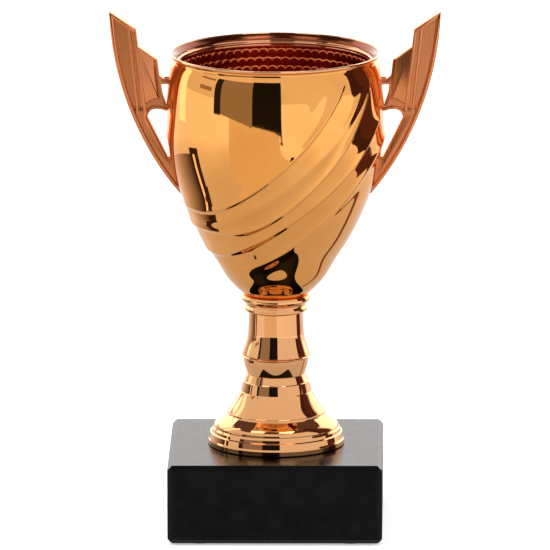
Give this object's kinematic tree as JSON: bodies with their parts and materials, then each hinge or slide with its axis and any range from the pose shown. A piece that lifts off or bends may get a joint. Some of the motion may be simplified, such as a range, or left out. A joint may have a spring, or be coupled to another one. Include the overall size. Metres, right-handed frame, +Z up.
{
  "type": "cup trophy",
  "caption": "Cup trophy: swirled double-walled bowl with wing handles on a turned stem and foot, clamped to a square stone block.",
  "frame": {"origin": "middle of the face that the trophy stands on, under the stone block", "axes": "+Z up through the stem and the bowl; the front faces -Y; the two handles lie along X"},
  "size_m": [0.0928, 0.061, 0.1467],
  "materials": {
    "mirror_copper": "mirror copper coat on moulded plastic",
    "red_copper": "mirror red-copper coat on moulded plastic",
    "satin_copper": "satin copper coat on moulded plastic",
    "black_stone": "honed black marble",
    "zinc_steel": "zinc plated",
    "pad_felt": "pressed felt"
  },
  "bodies": {
    "root": {"felt_pads": "pad_felt", "base_block": "black_stone", "base_washer": "zinc_steel", "base_lock_washer": "zinc_steel", "base_nut": "zinc_steel", "tie_rod": "zinc_steel", "foot": "mirror_copper", "knop": "mirror_copper", "stem_ring": "mirror_copper", "stem": "mirror_copper", "collar": "mirror_copper", "bowl_shell": "mirror_copper", "bowl_liner": "red_copper", "handle_left": "satin_copper", "handle_right": "satin_copper", "handle_clips": "zinc_steel", "cup_washer": "zinc_steel", "cup_lock_washer": "zinc_steel", "cup_nut": "zinc_steel"}
  },
  "joints": []
}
···
== EXERCISE ==
Count each line of the data where the word "bodies" appears, then reply with the total only.

== TASK ANSWER ==
2